# Aim:
What is needed is an exact copy of the lines from the one containing "from one bar" to the one containing "for node in", both lines included, and no other lines.

# Information shown:
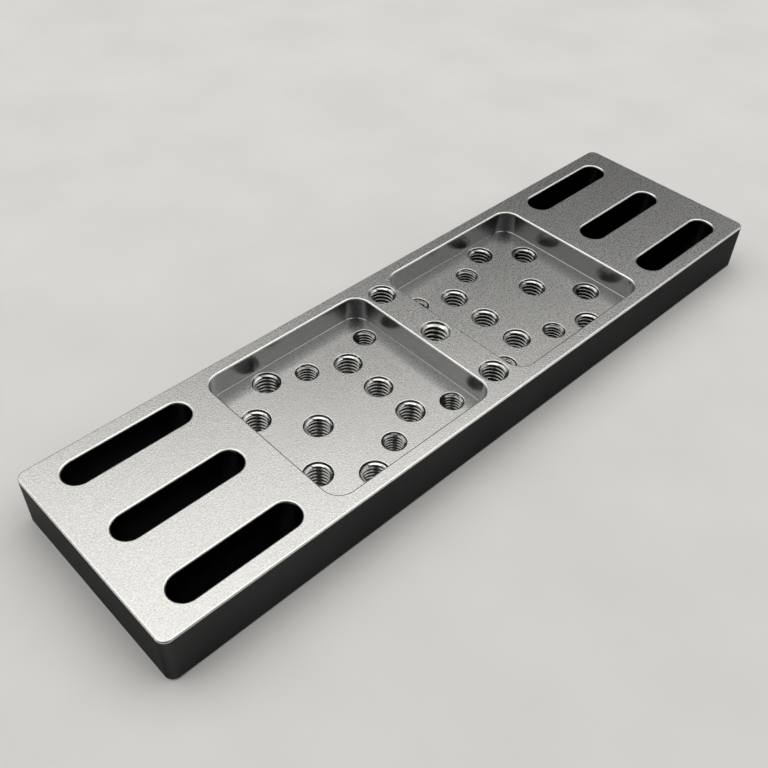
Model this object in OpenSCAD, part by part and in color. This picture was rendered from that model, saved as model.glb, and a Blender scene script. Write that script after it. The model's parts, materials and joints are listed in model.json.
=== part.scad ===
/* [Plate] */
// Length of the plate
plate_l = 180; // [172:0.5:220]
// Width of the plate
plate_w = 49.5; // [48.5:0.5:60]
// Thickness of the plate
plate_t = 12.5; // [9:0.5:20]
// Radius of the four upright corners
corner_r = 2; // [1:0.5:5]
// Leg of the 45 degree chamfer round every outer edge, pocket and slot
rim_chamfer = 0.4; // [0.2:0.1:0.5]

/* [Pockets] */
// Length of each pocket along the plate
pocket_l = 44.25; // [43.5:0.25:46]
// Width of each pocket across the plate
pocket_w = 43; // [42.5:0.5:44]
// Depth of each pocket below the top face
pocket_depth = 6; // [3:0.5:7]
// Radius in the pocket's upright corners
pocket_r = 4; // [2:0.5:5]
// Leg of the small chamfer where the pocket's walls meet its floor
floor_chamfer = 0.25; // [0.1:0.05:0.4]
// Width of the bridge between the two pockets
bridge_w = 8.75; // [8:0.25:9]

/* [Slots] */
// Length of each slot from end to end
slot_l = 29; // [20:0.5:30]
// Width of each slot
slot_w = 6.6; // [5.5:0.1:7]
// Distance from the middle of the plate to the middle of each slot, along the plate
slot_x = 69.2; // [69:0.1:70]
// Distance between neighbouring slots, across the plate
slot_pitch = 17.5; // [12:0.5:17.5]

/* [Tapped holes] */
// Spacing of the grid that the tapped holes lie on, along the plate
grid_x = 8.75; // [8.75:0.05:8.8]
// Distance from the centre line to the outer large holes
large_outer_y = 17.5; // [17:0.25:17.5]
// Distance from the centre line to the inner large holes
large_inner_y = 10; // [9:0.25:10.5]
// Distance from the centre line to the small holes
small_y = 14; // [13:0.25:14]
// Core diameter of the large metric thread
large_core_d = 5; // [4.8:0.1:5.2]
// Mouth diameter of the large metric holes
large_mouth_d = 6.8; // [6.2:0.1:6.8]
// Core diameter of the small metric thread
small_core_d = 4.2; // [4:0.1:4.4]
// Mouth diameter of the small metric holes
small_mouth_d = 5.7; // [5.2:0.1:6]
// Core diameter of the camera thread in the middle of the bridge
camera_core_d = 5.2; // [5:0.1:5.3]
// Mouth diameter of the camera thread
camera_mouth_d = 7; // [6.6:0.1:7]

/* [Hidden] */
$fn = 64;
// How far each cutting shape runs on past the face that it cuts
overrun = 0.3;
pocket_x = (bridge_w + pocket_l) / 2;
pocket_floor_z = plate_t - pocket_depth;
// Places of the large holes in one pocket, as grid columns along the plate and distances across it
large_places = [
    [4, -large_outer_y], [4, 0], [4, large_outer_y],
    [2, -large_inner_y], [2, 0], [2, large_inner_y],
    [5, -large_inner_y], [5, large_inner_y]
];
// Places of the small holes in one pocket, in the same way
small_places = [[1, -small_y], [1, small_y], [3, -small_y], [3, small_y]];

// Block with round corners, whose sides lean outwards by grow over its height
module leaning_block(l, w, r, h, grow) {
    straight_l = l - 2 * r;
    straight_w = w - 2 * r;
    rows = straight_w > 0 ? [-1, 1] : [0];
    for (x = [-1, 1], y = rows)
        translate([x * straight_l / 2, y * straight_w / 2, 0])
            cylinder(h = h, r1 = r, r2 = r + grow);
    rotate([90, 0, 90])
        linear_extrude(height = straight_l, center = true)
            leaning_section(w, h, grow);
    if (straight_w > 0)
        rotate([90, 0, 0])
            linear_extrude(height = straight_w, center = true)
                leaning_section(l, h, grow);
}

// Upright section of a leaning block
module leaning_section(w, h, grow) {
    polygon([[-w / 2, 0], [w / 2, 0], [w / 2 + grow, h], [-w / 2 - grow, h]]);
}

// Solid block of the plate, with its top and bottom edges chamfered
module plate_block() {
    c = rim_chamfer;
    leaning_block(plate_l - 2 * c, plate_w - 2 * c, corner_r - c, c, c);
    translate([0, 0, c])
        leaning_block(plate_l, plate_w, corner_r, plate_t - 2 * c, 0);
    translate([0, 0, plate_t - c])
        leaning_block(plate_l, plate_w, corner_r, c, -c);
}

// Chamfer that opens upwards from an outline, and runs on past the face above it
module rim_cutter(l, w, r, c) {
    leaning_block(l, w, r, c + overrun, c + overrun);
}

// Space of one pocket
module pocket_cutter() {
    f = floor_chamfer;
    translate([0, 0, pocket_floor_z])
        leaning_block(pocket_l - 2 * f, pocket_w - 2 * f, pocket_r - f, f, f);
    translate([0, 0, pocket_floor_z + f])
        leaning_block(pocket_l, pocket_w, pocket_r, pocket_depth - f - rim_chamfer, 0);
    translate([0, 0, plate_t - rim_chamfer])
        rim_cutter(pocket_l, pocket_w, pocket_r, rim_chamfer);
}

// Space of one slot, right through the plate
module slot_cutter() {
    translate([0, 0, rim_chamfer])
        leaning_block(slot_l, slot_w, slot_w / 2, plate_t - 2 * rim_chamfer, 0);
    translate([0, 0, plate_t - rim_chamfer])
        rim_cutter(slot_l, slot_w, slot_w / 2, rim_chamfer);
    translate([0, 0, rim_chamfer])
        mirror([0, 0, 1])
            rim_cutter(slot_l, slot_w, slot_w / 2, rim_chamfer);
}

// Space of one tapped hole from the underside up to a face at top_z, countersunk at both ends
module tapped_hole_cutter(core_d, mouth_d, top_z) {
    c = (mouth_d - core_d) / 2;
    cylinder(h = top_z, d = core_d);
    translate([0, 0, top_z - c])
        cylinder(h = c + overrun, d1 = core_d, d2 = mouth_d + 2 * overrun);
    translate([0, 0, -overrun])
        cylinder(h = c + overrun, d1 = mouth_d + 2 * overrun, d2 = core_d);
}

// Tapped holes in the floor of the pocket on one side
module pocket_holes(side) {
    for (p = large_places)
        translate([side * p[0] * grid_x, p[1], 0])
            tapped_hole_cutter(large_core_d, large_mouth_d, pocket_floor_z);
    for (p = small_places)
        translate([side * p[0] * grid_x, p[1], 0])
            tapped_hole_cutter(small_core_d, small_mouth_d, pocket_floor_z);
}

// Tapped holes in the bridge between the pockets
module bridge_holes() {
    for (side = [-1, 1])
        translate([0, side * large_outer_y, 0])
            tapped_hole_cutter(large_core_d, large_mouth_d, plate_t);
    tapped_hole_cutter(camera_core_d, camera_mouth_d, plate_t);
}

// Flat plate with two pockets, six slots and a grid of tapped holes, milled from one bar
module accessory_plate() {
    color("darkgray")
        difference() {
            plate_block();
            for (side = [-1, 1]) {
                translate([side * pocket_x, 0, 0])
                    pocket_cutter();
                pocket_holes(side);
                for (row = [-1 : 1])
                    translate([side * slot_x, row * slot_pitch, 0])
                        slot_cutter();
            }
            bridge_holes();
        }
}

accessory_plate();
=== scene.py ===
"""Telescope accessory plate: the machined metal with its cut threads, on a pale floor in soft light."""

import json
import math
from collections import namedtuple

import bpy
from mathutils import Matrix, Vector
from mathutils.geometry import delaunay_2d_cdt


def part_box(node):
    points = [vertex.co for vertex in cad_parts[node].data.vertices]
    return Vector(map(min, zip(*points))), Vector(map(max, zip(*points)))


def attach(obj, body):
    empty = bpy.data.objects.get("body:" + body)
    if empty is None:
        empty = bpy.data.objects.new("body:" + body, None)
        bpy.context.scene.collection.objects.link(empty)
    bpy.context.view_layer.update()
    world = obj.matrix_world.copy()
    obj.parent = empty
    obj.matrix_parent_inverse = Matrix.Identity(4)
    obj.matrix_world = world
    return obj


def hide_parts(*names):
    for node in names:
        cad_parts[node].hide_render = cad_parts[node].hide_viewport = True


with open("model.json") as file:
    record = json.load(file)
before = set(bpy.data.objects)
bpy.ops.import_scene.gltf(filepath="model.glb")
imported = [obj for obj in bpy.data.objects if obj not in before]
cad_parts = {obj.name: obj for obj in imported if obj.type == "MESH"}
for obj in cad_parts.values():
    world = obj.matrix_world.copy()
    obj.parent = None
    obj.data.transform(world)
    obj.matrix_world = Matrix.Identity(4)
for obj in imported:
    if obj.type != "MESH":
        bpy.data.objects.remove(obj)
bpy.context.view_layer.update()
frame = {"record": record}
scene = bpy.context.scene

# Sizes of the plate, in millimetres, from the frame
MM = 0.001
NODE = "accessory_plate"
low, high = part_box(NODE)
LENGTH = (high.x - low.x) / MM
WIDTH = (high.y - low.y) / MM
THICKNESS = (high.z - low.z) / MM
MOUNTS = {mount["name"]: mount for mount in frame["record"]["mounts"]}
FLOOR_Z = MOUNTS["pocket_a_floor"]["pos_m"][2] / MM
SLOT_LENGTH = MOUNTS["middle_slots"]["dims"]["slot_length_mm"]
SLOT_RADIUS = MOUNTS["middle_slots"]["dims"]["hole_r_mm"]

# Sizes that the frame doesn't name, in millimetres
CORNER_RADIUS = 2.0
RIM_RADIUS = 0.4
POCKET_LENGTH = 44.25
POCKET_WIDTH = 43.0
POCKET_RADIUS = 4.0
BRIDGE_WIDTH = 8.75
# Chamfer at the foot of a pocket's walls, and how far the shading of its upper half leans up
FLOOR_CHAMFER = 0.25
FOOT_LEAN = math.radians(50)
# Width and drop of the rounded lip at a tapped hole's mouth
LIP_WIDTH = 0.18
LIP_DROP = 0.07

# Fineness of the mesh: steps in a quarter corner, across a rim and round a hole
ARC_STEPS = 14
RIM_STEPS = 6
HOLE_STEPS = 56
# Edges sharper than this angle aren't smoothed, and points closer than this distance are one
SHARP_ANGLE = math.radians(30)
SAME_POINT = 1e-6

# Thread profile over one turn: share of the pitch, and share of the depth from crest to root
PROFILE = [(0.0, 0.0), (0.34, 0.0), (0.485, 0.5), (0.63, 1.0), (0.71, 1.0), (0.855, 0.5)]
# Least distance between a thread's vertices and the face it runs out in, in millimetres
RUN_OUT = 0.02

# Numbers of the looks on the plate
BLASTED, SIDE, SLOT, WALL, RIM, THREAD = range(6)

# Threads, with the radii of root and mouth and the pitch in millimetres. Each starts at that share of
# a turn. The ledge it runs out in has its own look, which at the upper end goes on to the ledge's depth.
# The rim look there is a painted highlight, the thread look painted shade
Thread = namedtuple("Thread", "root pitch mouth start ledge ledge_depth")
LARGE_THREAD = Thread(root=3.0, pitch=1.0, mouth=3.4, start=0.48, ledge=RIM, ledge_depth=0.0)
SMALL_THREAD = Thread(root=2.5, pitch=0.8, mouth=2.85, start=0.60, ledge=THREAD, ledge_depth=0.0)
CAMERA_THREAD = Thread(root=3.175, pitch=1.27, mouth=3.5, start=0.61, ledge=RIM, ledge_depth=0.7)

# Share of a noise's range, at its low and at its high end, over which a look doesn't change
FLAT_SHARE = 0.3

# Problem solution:
// Flat plate with two pockets, six slots and a grid of tapped holes, milled from one bar
module accessory_plate() {
    color("darkgray")
        difference() {
            plate_block();
            for (side = [-1, 1]) {
                translate([side * pocket_x, 0, 0])
                    pocket_cutter();
                pocket_holes(side);
                for (row = [-1 : 1])
                    translate([side * slot_x, row * slot_pitch, 0])
                        slot_cutter();
            }
            bridge_holes();
        }
}

accessory_plate();
=== scene.py ===
"""Telescope accessory plate: the machined metal with its cut threads, on a pale floor in soft light."""

import json
import math
from collections import namedtuple

import bpy
from mathutils import Matrix, Vector
from mathutils.geometry import delaunay_2d_cdt


def part_box(node):
    points = [vertex.co for vertex in cad_parts[node].data.vertices]
    return Vector(map(min, zip(*points))), Vector(map(max, zip(*points)))


def attach(obj, body):
    empty = bpy.data.objects.get("body:" + body)
    if empty is None:
        empty = bpy.data.objects.new("body:" + body, None)
        bpy.context.scene.collection.objects.link(empty)
    bpy.context.view_layer.update()
    world = obj.matrix_world.copy()
    obj.parent = empty
    obj.matrix_parent_inverse = Matrix.Identity(4)
    obj.matrix_world = world
    return obj


def hide_parts(*names):
    for node in names:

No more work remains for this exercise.